From the data that follows, copy every line holding the string "finishes".
☆ ☆ ☆
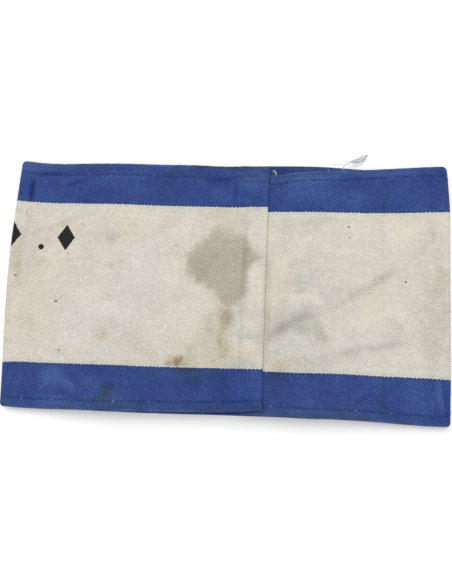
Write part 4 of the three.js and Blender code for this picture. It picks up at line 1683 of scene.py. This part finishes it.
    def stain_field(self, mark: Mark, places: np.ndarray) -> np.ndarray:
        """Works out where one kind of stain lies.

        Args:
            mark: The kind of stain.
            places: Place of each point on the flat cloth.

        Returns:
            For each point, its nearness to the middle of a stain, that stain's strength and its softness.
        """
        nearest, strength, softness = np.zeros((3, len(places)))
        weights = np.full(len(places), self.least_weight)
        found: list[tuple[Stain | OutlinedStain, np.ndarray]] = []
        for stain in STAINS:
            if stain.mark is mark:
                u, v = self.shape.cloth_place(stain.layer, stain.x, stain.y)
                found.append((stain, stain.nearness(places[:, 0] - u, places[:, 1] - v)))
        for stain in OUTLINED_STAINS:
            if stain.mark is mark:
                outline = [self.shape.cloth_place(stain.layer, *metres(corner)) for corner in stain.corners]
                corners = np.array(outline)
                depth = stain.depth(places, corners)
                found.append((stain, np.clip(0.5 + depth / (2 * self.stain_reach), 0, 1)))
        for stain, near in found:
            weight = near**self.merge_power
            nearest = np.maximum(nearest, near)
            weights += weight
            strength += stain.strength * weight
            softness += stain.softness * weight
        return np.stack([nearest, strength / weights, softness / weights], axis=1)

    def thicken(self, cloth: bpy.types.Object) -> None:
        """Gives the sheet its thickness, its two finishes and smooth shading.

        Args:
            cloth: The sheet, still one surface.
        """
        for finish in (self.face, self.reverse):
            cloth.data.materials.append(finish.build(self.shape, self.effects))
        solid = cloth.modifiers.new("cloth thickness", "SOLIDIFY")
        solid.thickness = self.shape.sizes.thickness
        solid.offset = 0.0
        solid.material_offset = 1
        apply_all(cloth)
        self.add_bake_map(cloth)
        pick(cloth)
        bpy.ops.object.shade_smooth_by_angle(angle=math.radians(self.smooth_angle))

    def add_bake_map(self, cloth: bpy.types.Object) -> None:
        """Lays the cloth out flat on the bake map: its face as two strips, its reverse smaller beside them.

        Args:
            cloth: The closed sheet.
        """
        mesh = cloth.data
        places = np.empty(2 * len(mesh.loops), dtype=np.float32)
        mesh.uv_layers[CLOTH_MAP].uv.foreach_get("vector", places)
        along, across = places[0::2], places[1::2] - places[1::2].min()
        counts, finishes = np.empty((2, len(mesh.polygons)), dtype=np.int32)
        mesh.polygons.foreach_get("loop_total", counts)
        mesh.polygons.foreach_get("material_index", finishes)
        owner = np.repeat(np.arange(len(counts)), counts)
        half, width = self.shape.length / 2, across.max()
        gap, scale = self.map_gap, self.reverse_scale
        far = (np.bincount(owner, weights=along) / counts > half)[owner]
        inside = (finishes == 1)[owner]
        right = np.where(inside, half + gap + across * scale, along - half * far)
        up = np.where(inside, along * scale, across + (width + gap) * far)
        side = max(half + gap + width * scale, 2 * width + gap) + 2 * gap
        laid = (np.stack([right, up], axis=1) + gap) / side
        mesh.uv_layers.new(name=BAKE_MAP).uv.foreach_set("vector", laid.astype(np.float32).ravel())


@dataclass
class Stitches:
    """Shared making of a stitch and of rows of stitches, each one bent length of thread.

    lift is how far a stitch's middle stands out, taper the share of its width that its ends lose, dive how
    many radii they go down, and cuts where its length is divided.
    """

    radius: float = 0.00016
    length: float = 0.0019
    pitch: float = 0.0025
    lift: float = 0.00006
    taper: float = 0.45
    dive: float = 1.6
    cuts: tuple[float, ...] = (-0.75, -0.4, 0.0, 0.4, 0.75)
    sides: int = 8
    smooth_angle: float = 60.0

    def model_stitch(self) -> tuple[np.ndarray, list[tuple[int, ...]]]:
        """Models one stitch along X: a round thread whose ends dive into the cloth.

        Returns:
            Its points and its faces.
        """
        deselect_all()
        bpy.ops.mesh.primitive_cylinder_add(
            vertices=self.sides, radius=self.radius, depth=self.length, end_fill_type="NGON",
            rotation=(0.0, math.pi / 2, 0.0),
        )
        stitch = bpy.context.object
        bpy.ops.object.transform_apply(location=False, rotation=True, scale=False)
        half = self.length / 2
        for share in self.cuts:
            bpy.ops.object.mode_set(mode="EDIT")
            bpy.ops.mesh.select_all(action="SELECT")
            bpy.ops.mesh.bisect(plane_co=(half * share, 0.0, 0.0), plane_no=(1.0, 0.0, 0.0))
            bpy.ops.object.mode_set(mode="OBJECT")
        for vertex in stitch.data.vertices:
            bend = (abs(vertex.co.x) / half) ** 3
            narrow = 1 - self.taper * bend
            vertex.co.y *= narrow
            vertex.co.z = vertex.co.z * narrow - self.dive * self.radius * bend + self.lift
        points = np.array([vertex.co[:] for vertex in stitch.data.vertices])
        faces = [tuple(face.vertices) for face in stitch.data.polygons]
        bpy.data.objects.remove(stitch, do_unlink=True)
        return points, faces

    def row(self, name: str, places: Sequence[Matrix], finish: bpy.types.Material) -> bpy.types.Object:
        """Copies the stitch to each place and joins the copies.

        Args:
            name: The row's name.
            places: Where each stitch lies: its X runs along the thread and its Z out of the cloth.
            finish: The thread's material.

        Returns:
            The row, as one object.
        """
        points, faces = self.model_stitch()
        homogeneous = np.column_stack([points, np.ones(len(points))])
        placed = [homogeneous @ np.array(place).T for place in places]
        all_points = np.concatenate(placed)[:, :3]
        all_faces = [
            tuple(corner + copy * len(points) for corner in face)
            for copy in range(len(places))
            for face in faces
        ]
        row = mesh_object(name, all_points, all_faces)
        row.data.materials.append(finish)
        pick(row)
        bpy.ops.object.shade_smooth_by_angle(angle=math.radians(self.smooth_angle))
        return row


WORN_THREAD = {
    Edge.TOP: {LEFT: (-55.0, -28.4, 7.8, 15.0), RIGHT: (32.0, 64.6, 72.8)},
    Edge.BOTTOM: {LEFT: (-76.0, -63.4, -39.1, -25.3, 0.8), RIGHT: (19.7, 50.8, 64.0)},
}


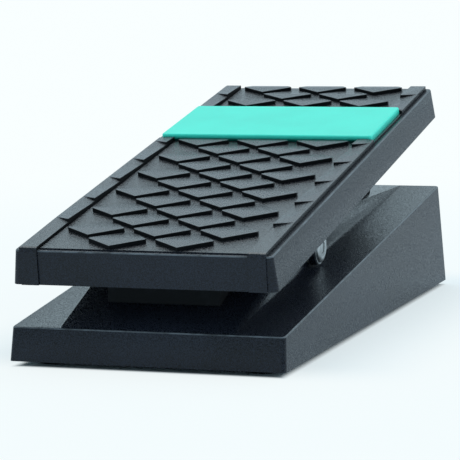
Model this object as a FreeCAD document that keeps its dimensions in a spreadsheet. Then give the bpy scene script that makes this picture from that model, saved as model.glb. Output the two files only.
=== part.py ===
☆ ☆ ☆
> [CORRECT RESPONSE]
Write part 4 of the three.js and Blender code for this picture. It picks up at line 1683 of scene.py. This part finishes it.
        """Gives the sheet its thickness, its two finishes and smooth shading.
        counts, finishes = np.empty((2, len(mesh.polygons)), dtype=np.int32)
        mesh.polygons.foreach_get("material_index", finishes)
        inside = (finishes == 1)[owner]